** Start INPUT **

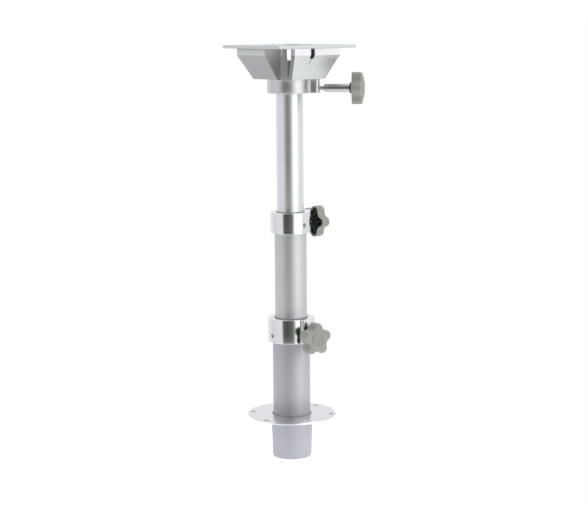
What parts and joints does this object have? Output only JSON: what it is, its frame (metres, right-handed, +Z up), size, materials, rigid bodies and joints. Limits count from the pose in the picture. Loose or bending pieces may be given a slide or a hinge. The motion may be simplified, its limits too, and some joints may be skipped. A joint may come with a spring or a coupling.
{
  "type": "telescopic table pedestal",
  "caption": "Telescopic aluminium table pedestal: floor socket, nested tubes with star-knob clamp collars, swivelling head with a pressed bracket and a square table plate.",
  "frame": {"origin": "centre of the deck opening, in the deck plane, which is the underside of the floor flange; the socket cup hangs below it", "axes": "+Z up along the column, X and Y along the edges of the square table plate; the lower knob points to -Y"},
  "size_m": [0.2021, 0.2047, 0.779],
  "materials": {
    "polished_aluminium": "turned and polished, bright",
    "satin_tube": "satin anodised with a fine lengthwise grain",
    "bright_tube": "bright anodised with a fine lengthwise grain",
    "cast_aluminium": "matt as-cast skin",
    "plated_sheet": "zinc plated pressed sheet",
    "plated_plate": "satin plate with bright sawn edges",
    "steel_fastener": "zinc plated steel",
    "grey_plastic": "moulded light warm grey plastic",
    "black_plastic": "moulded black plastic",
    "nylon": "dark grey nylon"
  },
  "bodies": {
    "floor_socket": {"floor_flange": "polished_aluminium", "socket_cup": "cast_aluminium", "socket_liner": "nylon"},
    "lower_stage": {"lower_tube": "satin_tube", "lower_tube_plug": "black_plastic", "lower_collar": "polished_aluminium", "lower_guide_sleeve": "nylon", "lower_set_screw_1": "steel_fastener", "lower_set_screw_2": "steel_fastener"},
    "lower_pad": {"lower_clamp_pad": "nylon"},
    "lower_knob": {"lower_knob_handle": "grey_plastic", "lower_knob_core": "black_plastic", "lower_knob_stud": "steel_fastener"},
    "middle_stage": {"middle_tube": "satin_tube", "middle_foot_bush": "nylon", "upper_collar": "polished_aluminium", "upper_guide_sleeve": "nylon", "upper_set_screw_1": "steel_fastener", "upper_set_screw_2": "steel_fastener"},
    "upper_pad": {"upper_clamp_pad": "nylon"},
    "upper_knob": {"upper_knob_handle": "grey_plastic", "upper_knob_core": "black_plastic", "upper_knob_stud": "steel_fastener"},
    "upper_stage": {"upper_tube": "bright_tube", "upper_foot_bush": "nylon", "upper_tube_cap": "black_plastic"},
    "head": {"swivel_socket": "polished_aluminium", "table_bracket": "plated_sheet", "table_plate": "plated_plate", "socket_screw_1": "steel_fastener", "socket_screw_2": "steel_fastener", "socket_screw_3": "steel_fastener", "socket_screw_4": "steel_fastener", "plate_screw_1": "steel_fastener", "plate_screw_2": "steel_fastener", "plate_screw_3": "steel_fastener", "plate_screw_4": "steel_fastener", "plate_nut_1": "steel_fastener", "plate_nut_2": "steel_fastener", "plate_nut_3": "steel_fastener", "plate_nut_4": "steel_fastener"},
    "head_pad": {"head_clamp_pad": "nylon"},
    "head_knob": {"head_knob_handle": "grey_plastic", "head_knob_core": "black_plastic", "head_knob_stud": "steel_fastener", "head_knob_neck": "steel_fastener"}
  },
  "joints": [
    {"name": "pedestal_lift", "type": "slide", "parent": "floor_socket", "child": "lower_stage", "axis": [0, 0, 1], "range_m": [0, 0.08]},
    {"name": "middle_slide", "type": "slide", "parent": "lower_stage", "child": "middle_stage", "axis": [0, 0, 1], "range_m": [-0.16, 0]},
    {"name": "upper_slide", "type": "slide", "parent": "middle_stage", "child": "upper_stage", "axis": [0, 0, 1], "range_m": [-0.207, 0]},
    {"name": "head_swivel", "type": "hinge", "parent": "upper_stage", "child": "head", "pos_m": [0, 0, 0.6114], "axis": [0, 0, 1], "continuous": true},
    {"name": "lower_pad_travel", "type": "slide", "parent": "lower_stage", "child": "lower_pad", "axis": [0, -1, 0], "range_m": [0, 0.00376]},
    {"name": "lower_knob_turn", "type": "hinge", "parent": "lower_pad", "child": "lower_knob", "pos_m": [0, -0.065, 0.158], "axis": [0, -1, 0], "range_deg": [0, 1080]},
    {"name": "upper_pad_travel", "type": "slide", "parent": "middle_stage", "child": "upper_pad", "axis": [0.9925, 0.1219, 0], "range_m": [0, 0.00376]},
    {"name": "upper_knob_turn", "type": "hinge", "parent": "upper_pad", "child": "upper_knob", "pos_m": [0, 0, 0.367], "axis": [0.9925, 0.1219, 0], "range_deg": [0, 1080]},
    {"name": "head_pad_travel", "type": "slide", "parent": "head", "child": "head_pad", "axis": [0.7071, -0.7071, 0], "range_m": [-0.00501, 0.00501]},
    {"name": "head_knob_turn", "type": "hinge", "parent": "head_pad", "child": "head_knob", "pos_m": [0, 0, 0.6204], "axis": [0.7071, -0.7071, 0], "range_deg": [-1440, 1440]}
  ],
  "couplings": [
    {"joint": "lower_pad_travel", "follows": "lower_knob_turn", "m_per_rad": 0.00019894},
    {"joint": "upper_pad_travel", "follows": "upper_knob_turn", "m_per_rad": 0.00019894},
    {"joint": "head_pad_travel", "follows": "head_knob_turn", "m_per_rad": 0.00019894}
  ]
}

** End INPUT **
** Start INPUT **

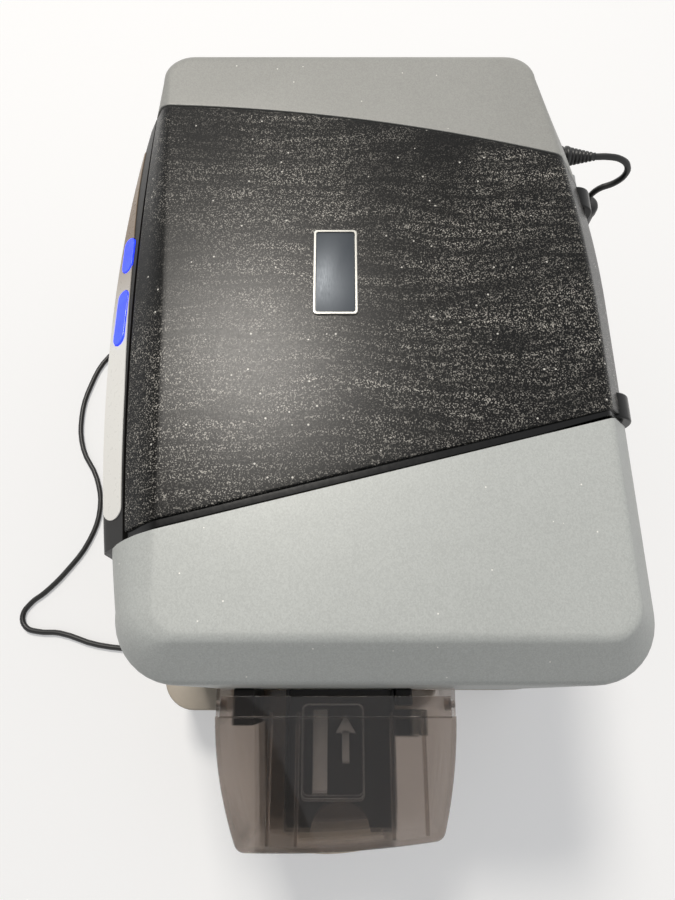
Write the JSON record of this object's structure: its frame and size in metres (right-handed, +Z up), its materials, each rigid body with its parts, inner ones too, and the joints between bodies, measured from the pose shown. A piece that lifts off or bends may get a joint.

** End INPUT **
** Start INPUT **

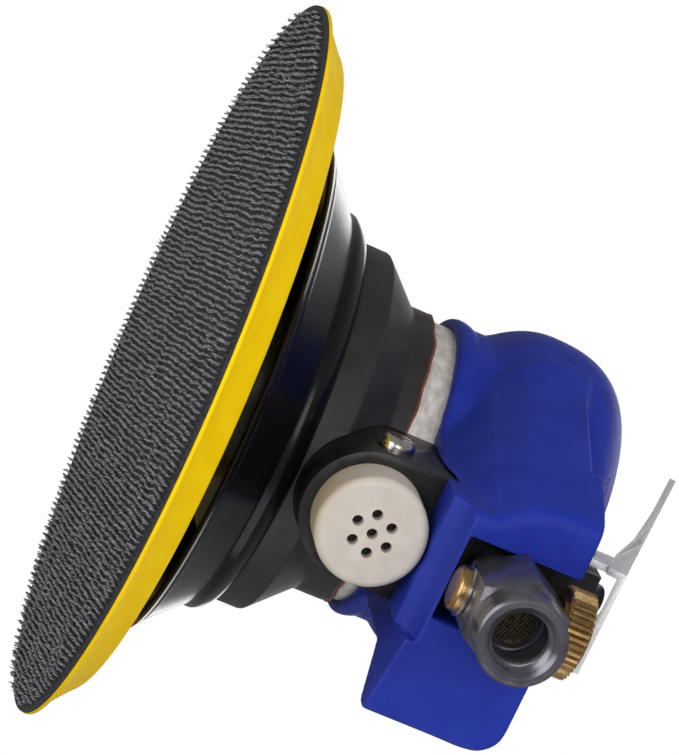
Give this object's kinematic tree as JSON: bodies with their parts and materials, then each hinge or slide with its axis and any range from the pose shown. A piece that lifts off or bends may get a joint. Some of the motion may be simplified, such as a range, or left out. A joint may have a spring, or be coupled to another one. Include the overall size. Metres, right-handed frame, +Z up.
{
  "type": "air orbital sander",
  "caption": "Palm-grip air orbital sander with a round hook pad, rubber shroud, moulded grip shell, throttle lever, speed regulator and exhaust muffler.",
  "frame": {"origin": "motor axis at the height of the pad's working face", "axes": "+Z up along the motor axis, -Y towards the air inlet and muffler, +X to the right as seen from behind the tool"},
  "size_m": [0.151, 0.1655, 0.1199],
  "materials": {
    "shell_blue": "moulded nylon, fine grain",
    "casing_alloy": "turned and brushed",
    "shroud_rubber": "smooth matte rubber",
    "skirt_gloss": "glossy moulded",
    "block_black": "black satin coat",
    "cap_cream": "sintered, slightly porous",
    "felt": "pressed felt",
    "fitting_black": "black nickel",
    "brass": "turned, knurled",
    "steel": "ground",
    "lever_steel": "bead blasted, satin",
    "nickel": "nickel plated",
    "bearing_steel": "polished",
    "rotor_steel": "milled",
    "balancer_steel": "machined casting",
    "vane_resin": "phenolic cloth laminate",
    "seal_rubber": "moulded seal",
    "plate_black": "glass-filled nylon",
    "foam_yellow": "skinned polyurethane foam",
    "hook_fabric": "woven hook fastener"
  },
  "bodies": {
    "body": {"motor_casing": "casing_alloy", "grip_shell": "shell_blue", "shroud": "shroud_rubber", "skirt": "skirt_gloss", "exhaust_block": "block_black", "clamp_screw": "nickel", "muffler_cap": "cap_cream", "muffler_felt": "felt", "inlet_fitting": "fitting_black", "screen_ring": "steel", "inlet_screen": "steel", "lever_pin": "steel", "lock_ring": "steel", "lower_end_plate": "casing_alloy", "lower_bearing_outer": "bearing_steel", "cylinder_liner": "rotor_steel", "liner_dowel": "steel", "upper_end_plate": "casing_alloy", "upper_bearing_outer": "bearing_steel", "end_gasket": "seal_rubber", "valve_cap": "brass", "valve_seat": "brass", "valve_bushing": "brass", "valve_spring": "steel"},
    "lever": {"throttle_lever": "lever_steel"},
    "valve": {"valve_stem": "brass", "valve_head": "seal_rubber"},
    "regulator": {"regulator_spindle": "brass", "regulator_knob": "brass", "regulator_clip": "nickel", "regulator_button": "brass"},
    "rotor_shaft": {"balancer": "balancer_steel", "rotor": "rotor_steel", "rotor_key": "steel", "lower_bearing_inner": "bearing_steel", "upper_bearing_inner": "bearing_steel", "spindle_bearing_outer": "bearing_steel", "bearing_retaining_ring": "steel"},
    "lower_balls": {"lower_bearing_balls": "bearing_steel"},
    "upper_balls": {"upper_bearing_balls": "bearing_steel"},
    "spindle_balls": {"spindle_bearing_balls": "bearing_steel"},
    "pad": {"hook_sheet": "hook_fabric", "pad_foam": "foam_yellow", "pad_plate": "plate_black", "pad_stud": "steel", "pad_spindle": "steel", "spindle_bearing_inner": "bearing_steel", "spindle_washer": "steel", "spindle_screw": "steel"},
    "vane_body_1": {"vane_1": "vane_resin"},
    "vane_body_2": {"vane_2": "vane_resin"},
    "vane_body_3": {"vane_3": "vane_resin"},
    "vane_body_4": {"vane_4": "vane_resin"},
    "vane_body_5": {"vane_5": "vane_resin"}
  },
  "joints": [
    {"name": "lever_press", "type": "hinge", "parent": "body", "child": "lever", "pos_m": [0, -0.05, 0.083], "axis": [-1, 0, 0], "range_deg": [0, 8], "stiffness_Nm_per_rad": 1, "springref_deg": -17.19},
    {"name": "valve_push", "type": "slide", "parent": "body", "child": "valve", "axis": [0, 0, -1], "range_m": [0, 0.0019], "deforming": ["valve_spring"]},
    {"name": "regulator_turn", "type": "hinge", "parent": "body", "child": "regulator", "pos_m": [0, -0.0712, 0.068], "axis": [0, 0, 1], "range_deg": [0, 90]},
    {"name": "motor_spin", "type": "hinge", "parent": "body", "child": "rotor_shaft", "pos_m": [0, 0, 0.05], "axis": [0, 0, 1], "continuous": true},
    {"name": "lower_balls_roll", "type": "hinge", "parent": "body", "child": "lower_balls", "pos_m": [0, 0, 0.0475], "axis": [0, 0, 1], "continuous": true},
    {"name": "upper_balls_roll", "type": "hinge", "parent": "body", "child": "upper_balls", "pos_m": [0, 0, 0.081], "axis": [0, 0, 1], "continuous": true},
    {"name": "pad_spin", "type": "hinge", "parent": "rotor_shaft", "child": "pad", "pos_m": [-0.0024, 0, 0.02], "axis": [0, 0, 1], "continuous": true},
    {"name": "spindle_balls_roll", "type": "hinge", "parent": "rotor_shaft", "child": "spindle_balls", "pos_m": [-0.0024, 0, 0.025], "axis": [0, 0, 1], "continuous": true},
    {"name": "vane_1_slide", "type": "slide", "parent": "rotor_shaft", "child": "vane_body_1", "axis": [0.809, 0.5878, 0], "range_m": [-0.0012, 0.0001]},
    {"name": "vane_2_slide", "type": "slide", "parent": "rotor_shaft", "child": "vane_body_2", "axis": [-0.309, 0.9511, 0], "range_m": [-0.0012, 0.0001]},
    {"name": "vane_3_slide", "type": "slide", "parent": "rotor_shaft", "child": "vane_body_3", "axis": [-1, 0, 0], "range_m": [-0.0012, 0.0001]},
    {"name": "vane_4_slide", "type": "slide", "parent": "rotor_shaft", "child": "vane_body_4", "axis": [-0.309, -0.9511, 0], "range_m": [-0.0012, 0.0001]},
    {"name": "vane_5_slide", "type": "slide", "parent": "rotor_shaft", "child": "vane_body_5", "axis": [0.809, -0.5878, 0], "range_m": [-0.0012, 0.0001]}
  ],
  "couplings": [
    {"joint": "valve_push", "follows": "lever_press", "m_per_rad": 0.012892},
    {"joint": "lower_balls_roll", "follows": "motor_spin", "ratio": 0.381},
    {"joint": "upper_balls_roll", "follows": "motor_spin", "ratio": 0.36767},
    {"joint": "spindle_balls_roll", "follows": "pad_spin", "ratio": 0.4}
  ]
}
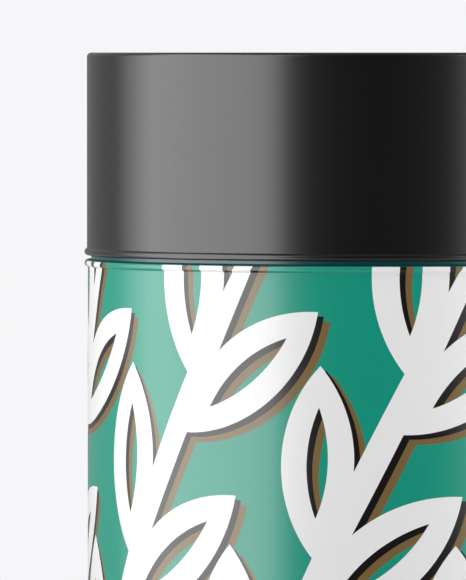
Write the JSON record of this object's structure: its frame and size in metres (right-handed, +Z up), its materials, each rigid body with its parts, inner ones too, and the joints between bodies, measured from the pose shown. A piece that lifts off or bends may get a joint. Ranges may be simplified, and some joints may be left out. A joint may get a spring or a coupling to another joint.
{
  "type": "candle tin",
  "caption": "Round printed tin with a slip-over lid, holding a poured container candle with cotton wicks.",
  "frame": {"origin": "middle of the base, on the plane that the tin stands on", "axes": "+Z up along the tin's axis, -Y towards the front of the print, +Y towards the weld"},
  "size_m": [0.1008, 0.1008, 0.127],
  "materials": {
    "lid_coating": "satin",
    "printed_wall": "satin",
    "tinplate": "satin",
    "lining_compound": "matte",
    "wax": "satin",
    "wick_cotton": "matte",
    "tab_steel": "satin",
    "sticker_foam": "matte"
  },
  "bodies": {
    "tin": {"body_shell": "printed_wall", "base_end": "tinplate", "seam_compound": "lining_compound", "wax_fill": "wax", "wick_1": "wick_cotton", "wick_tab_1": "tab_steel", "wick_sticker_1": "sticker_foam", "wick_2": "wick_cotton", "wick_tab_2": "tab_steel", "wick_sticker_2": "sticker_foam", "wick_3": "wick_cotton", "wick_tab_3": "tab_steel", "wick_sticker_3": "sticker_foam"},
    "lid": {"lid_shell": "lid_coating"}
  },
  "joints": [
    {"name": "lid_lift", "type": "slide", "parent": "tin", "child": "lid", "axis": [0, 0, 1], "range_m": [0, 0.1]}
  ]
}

** End INPUT **

REQUIRED WORK: Scan the material above for the string "this" and report each line where you find it.

FULL ANSWER:
What parts and joints does this object have? Output only JSON: what it is, its frame (metres, right-handed, +Z up), size, materials, rigid bodies and joints. Limits count from the pose in the picture. Loose or bending pieces may be given a slide or a hinge. The motion may be simplified, its limits too, and some joints may be skipped. A joint may come with a spring or a coupling.
Write the JSON record of this object's structure: its frame and size in metres (right-handed, +Z up), its materials, each rigid body with its parts, inner ones too, and the joints between bodies, measured from the pose shown. A piece that lifts off or bends may get a joint.
Give this object's kinematic tree as JSON: bodies with their parts and materials, then each hinge or slide with its axis and any range from the pose shown. A piece that lifts off or bends may get a joint. Some of the motion may be simplified, such as a range, or left out. A joint may have a spring, or be coupled to another one. Include the overall size. Metres, right-handed frame, +Z up.
Write the JSON record of this object's structure: its frame and size in metres (right-handed, +Z up), its materials, each rigid body with its parts, inner ones too, and the joints between bodies, measured from the pose shown. A piece that lifts off or bends may get a joint. Ranges may be simplified, and some joints may be left out. A joint may get a spring or a coupling to another joint.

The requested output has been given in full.